When University Research & Review introduced its unique online personal advisory service last fall they expected all their site visitors would want guidance in selecting degree programs and colleges and universities. To their surprise, more than a quarter of their site visitors were more interested in learning if they were in the right career.

Recent surveys by various organizations indicate that less than half of the people employed are happy with their jobs and as many as fifty percent say they will look for better job prospects in the near future.  Other research shows that less than thirty percent of college graduates are working in the field in which they majored.

“What’s wrong with this picture?” asked University Research & Review’s founder Joseph Schmoke.  “It didn’t hit home to me until we began seeing requests for adults about career change rather than about which college might be best for them.  Since we already used a proven psychological test to determine a person’s personality profile we decided to apply our process on behalf of those wondering if they should change careers,” Schmoke stated.

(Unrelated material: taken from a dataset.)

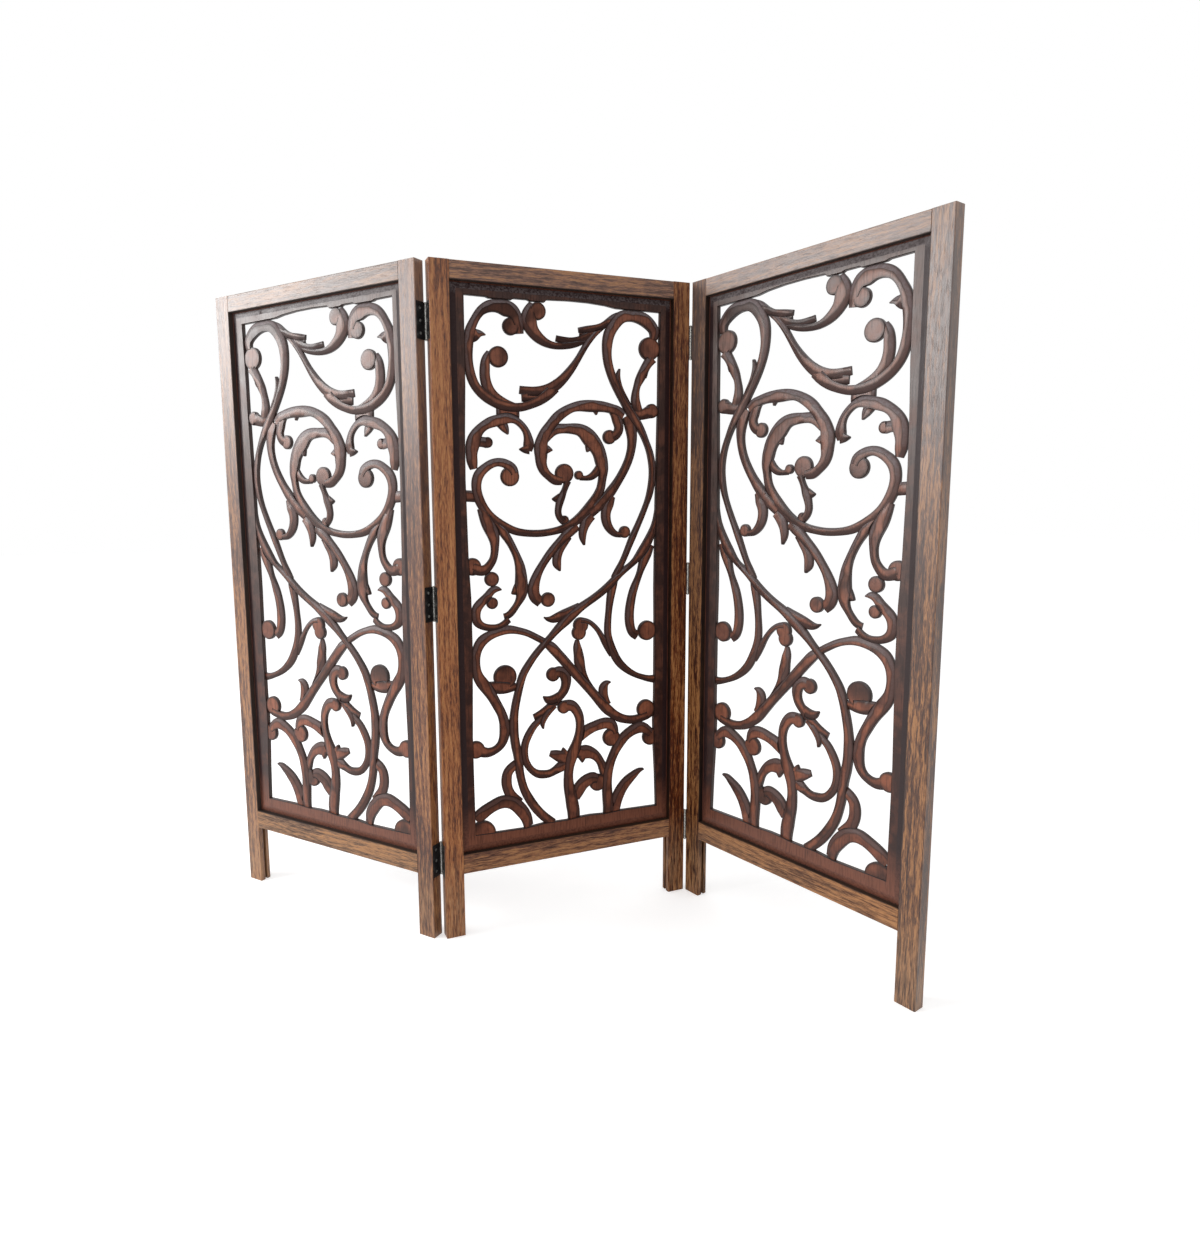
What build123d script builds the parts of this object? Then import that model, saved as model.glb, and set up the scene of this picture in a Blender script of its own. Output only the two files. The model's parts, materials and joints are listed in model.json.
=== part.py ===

When asked what spurred the career changers to come to his company’s college advisory site Schmoke said it must have been prompted by interview he did on local TV news programs in ten cities. “When you’re interviewed by TV news reporters you never know what they’re going to ask or what theme they’re targeting,” Schmoke commented. “Some of the reporters were more interested in following the theme of recent media coverage about people believing they were in the wrong career, so I just answered their questions,” he said.

While University Research & Review continues to provide advice and guidance to those considering enrolling in college, the company is also offering its free services to those thinking about switching careers.  Schmoke says since the system is in place and it works well why not make it available to people who are wondering if they’re wasting time in the wrong career.